Numerical Simulation of Hydrodynamic Forces on Bridge Decks

Abstract

Highway bridges along the coast and small river bridges in mountainous regions can be submerged during storm surges or strong rainfall events, respectively. Loss of serviceability during these conditions can dramatically hamper the evacuation plan and the capacity for emergency transportation, thus it is essential to ensure the stability of bridges in extreme hydrological events. Correct estimates of the hydrodynamic forces on a bridge allows bridge designers to evaluate the robustness of the bridge in a more sophisticated approach rather than relying on a constant force magnitude obtained from a small range of physical tests. 
This study presents numerical simulations performed to quantify the hydrodynamic forces on a bridge deck with a rectangular cross section. The results of the numerical model are validated against the results of physical experiments. More than 700 simulations were performed to thoroughly investigate the effect of certain parameters on the flow field and forces on the deck. The parameters considered include: the water level, the Froude number, the blockage ratio, the proximity of the deck to the channel floor, the inclination of the deck, and the aspect ratio of the deck.

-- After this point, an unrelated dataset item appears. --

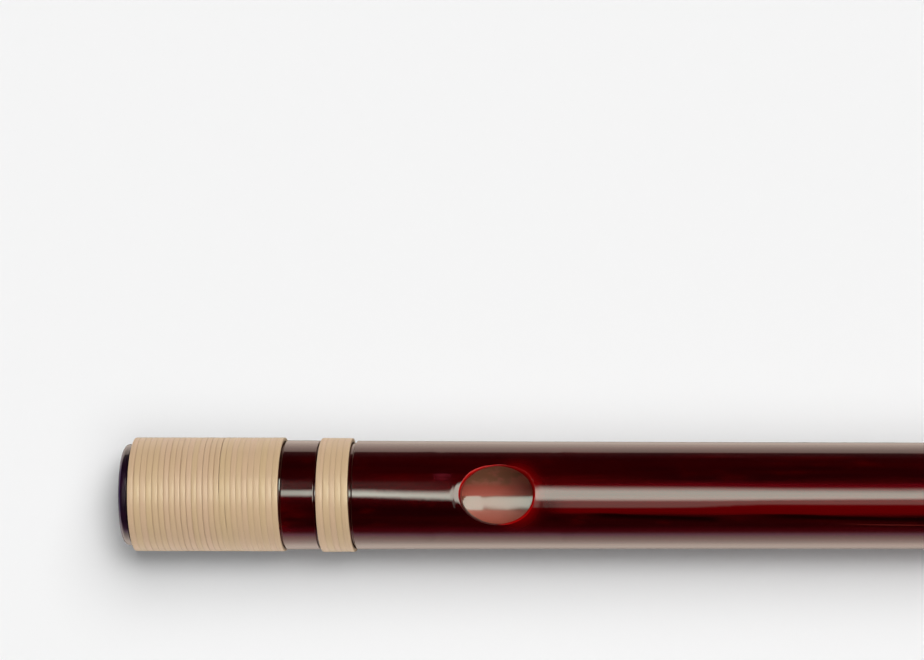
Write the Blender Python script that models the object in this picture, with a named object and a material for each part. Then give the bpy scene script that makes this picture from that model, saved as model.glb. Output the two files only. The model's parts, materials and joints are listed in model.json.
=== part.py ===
"""A shinobue: a lacquered bamboo transverse flute bound with split rattan.

Every piece is modelled on the flute's own axis, with x = 0 at the outer face of the
head cap, and hangs on one empty that lays the flute on the plane z = 0. The head is at
-X, the mouth hole and the finger holes face +Z, and the two wide bindings are its feet.
"""

import math

import bmesh
import bpy
import numpy as np

MM = 0.001

# Bamboo tube
BORE_RADIUS = 7.0 * MM
WALL = 2.6 * MM
END_SWELL = 0.3 * MM  # extra wall at both ends, where the culm nears its nodes
SWELL_LENGTH = 44.0 * MM  # distance over which the swell dies away to a third
BORE_MOUTH_CHAMFER = 0.5 * MM
SEPTUM_THICKNESS = 2.5 * MM  # the culm's own node, left closed in the head
TUBE_SIDES = 32
SWELL_STATIONS = 5

# Seats turned into the bamboo for the rattan, and the running gap of touching pieces
SEAT_DEPTH = 0.35 * MM
TOUCH_GAP = 0.3 * MM

# Rattan bindings
STRAND_THICKNESS = 0.55 * MM
STRAND_EDGE_SLOPE = 0.12 * MM
STRAND_GAP = 0.45 * MM
HEAD_BINDING_WIDTH = 27.9 * MM
HEAD_BINDING_TURNS = 24
TAIL_BINDING_WIDTH = 13.85 * MM
TAIL_BINDING_TURNS = 12
RING_WIDTH = 6.1 * MM
RING_TURNS = 5
BINDING_SIDES = 16
RING_SIDES = 12

# Head cap, head plug and wax wall
CAP_THICKNESS = 1.75 * MM
CAP_INSET = 0.65 * MM  # how far the cap's edge lies inside the bamboo's outside
CAP_EDGE_RADIUS = 0.9 * MM
CAP_EDGE_STEPS = 4
SPIGOT_LENGTH = 6.0 * MM
PLUG_LENGTH = 12.0 * MM
PLUG_CHAMFER = 0.6 * MM
WAX_THICKNESS = 5.5 * MM
WAX_SETBACK = 2.2 * MM  # from the wax's rim to the near edge of the mouth hole
INNER_SIDES = 24

# Holes, as length along the flute and width across it
MOUTH_LENGTH = 13.9 * MM
MOUTH_WIDTH = 11.0 * MM
FINGER_LENGTH = 9.0 * MM
FINGER_WIDTH = 8.2 * MM
FINGER_HOLES = 7
HOLE_SIDES = 24

# Spacings along the flute
NECK_GAP = 7.0 * MM  # head binding to neck ring
NECK_TO_MOUTH = 20.2 * MM  # neck ring to the near edge of the mouth hole
MOUTH_TO_FINGER = 127.0 * MM  # mouth hole to the nearest finger hole, between centres
HOLE_SPACING = 26.0 * MM
TAIL_GAP = 21.9 * MM  # tail ring to tail binding

# Stations along the flute, from the outer face of the cap
TUBE_START = CAP_THICKNESS + TOUCH_GAP
HEAD_BINDING_END = TUBE_START + HEAD_BINDING_WIDTH
NECK_RING_START = HEAD_BINDING_END + NECK_GAP
NECK_RING_END = NECK_RING_START + RING_WIDTH
MOUTH_CENTRE = NECK_RING_END + NECK_TO_MOUTH + MOUTH_LENGTH / 2
FIRST_FINGER = MOUTH_CENTRE + MOUTH_TO_FINGER
FINGER_CENTRES = [FIRST_FINGER + i * HOLE_SPACING for i in range(FINGER_HOLES)]
HOLE_RING_CENTRES = [x - HOLE_SPACING / 2 for x in FINGER_CENTRES]
TAIL_RING_CENTRE = FINGER_CENTRES[-1] + HOLE_SPACING / 2
TAIL_BINDING_START = TAIL_RING_CENTRE + RING_WIDTH / 2 + TAIL_GAP
TUBE_END = TAIL_BINDING_START + TAIL_BINDING_WIDTH
WAX_FACE = MOUTH_CENTRE - MOUTH_LENGTH / 2 - WAX_SETBACK
PLUG_END = WAX_FACE - WAX_THICKNESS - TOUCH_GAP
PLUG_START = PLUG_END - PLUG_LENGTH
SEPTUM_END = PLUG_START - TOUCH_GAP

BODY_RADIUS = BORE_RADIUS + WALL
END_RADIUS = BODY_RADIUS + END_SWELL
INNER_RADIUS = BORE_RADIUS - TOUCH_GAP  # of whatever is pushed into the bore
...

 The lift force is found to be downward unless the deck is significantly submerged i.e., inundation ratio (h*) is greater than 3.5, and the upstream velocity is relatively small, Frd<0.6. For h*<3.5 the development of flow patterns on the upper side of the deck is constrained by the presence of the free surface which causes an asymmetric pressure distribution in the vertical direction and ultimately results in a downward force. Increase in flow velocity results in a higher downward force and hence increase the bridge stability (provided that the submergence of the bridge is not too high, h*<4). When considering the trend of changes in lift and drag forces simultaneously, it can be said that the combination of small velocities and inundation ratios higher than 2 results in the most critical situation for the vertical stability of the bridge deck.
 An increase in the blockage ratio results in an increase in the drag coefficient. On the other hand, a decrease in the blockage ratio shifts the drag coefficient towards the value of 1.56, which corresponds to the drag coefficient of a rectangular cylinder in an unbounded flow. Considering the common flow conditions of practical interest for bridge designers, the upper boundary of the drag coefficient for the box deck was found to be 2.8. Incipient failure analysis is performed to establish a hydrodynamic situation that can cause the failure of the deck. Regardless of the proximity ratio and the Froude number, the bridge deck collapsed when the inundation ratio was higher than 1.3. This indicates that the deck is more susceptible to high water levels than to flood velocity or to the distance to the channel floor. Moreover, no bridge failure occurred for inundation ratios lower than 1.3, indicating that the deck must be deeply submerged to fail. By extracting the starting point of failure for a wide range of inundation ratios, proximity ratios, and Froude numbers, contour lines of the threshold of failure are drawn. These contour lines representing the starting point of failure provide the basis for more accurate estimates of the failure of the bridge due to flood loadings and can be considered to be included in the bridge design codes and guidelines. In fact, this proposed method is more reliable than the traditional method which assumes a constant value for drag and lift. The traditional methods are still present in some guidelines such as the AASHTO Load and Resistance Factor Design (LRFD) Bridge Design Specifications.
 Attaching wing-shaped structures on the sides of the deck was proposed as a countermeasure to avoid failure of the bridge decks. Although the projected area of the deck perpendicular to the direction of flow was kept constant, it was expected that CD, CL, and CM would change; since they are dependent on the geometry of the deck, and the flow pattern is altered significantly due to the presence of wings. Results of several simulations for six different shape of wings under different inundation ratio and Froude number indicated that a rational shape of the wings can significantly alter the flow pattern around the deck and postpone occurrence of failure during conditions of really high water levels (h*>2.5) and high flood velocity (Fr>0.65). The proposed countermeasure can be considered as a robust solution for the wide range of probable floods, because of the fact that firstly, occurrence of this extreme hydrological situation is rare, and secondly, the stability of the deck in that situation might not be the first priority, especially compared with the risk of flooding a large part of the upstream land.